> MATERIAL PROVIDED:
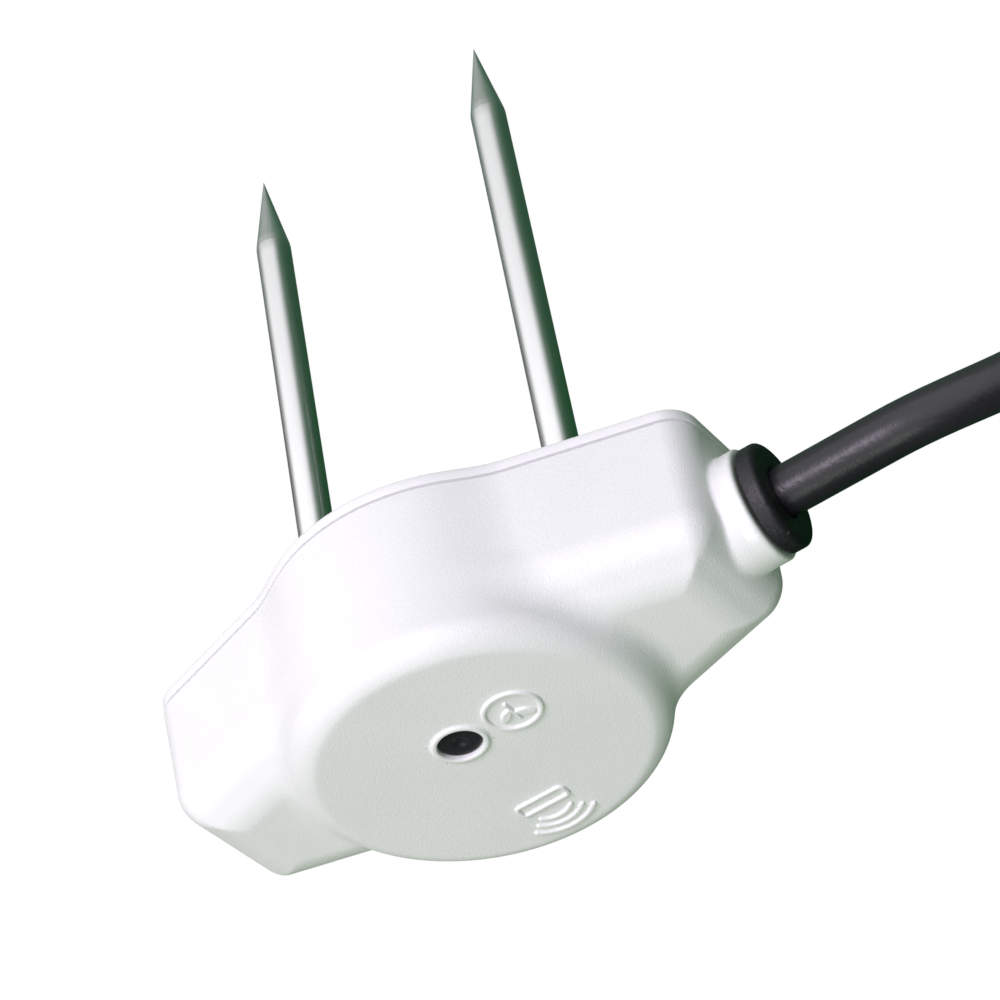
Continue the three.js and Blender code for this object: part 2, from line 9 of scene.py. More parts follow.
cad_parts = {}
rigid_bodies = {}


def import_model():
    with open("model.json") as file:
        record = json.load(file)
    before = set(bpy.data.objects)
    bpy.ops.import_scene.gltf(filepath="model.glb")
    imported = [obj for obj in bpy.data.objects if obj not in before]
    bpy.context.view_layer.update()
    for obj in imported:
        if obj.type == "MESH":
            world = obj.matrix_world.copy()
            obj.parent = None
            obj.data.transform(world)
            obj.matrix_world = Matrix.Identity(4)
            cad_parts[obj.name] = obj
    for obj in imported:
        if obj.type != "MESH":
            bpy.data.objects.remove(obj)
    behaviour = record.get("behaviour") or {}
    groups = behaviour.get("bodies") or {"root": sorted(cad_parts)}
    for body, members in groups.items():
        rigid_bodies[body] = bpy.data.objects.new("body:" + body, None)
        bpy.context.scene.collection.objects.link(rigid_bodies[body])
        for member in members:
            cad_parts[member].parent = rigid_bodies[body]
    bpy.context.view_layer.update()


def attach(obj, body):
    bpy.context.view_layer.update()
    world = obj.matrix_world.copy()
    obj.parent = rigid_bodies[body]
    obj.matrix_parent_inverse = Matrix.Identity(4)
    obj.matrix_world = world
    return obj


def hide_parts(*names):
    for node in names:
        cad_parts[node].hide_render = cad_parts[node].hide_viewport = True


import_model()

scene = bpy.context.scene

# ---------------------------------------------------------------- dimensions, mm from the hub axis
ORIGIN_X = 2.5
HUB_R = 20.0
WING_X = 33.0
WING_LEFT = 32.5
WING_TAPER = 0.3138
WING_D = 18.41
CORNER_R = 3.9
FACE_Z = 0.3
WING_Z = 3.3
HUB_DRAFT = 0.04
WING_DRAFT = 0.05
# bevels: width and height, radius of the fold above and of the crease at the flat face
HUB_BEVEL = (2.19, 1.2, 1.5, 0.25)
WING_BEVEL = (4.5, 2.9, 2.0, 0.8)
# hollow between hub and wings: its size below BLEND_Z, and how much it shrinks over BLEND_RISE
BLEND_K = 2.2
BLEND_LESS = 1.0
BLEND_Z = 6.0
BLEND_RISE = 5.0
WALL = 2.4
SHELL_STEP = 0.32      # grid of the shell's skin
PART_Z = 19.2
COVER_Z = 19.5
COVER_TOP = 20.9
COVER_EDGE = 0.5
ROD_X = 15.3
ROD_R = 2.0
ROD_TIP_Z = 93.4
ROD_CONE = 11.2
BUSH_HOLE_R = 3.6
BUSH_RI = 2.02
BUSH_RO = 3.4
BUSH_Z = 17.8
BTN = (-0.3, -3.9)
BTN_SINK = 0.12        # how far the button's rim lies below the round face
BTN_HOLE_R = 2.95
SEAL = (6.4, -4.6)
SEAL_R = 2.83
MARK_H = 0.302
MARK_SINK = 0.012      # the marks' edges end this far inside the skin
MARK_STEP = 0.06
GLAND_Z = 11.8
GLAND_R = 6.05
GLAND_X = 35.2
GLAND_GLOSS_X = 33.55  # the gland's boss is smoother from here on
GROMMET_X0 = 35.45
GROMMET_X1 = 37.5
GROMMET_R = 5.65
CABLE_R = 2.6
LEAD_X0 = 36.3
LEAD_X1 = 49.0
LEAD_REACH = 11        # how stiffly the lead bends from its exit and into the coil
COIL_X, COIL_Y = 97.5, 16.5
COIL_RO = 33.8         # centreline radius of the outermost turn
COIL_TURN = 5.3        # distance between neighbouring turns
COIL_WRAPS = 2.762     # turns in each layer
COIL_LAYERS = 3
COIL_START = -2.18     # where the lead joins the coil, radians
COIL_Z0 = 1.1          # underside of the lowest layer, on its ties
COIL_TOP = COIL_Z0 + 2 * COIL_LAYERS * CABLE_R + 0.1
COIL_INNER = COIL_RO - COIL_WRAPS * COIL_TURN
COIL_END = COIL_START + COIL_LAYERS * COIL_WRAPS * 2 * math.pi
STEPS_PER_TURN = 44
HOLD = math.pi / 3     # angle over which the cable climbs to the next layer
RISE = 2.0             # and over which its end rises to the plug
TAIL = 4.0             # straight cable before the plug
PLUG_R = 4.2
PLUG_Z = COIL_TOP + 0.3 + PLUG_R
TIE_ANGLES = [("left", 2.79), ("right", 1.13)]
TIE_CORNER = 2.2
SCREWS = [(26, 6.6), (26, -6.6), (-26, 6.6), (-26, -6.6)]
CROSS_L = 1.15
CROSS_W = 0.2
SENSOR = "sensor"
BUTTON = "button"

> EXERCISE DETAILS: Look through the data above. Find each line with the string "names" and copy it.

> OUTPUT OF THE EXERCISE:
def hide_parts(*names):
    for node in names:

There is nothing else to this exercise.